Few who enjoy this site have not enjoyed his music. Those who haven’t might take the time.
I’m no scholar of his vast (as in vast) recorded catalog. But you might start, as I did, with Boss of the Blues, a sometime-in-the-Sixties collection of Fifties sides, mostly R&B with large bands; or Live at the Regal (1971), thought to be by those who know (and I wouldn’t argue) one of the best live blues LPs in existence.
Or, as millions of others did, with his biggest hit, 1970’s “The Thrill is Gone,” which all morning has been providing obit after obit with a too-ready, too-fitting tagline.
The thrill is gone….
Aw, man. My cat AND B.B. King in the same week?
This reality has some definite drawbacks, and don’t think I haven’t noticed.
I saw B.B. King in Boston in 1978. He really made his guitar sing.
A few years ago I read a biography of Eddie (“Twenty Flight Rock”) Cochran and learned he’d jammed with B.B. King. I wish someone had been around with a tape recorder.

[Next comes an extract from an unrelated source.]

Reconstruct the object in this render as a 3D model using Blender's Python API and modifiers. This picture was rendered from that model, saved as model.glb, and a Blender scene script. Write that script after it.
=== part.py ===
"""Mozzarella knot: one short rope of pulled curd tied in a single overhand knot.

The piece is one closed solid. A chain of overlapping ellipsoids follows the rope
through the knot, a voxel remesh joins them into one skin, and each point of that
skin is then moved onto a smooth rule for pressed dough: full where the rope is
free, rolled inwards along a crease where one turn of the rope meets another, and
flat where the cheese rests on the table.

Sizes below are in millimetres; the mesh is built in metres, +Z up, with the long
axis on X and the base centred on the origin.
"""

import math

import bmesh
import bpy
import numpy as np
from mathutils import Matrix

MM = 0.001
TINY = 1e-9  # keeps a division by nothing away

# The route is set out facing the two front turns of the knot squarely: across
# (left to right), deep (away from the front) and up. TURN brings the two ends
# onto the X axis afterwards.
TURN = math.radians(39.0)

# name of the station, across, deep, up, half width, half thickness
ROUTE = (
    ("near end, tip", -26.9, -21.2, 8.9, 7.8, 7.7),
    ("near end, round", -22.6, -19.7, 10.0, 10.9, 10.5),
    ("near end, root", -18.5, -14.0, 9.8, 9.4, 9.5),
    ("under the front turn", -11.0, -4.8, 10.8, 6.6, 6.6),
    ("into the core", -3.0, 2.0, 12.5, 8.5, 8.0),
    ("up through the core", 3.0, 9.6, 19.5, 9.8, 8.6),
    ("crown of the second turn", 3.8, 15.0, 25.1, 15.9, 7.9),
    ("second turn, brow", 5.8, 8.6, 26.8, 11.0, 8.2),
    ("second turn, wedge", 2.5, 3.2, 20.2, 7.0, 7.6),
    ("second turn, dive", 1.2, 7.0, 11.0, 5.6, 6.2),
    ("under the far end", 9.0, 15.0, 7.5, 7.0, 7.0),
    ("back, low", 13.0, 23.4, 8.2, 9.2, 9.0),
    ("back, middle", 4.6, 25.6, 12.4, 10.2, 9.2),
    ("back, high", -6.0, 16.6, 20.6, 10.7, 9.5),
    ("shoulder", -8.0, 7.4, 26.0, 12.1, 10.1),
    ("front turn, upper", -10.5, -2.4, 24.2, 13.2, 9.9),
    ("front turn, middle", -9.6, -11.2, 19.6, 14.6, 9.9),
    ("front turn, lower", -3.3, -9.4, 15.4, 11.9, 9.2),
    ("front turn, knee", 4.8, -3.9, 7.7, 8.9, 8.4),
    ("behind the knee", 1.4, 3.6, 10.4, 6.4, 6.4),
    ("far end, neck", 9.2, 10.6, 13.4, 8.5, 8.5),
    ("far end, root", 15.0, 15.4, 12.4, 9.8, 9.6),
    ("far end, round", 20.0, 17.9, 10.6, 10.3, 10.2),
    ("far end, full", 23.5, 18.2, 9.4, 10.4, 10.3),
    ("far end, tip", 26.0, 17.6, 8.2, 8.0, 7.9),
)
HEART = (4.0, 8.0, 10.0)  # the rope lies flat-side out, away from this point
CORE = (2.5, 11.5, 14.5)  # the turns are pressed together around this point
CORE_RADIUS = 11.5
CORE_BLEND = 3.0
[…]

Michael, I’m sorry to hear about your cat. Our little girl is aging, and it seems like only yesterday she was a kitten. Here’s a poem:
We who choose to surround ourselves
with lives even more temporary than our
own, live within a fragile circle;
easily and often breached.
Unable to accept its awful gaps,
we would still live no other way.
We cherish memory as the only
certain immortality, never fully
understanding the necessary plan.
— Irving Townsend
@Sam, that’s really lovely, thank you.
Fifi was 19, and one of my dearest friends. She makes cameos in many of my books; there’s usually a Beatles reference, and Fifi. She sustained me through many years of great illness and loneliness, and I think I was a pretty good friend to her, too. I tried to be.
Fifi was the exact opposite of the aloof stereotype; she used to guard me as I wrote! My wife did a student film around our relationship, which was so intense and connected that the audience assumed that Fifi was some sort of trained, professional stunt-cat. I loved her so, so much, and while I’m glad she’s not sick and hurting anymore, I miss her a great deal.
Live in Japan is actually my favourite B.B. King album. It’s much longer than Live at the Regal, has a fat, warm mix, features one of his best bands and contains some of his best improvisations.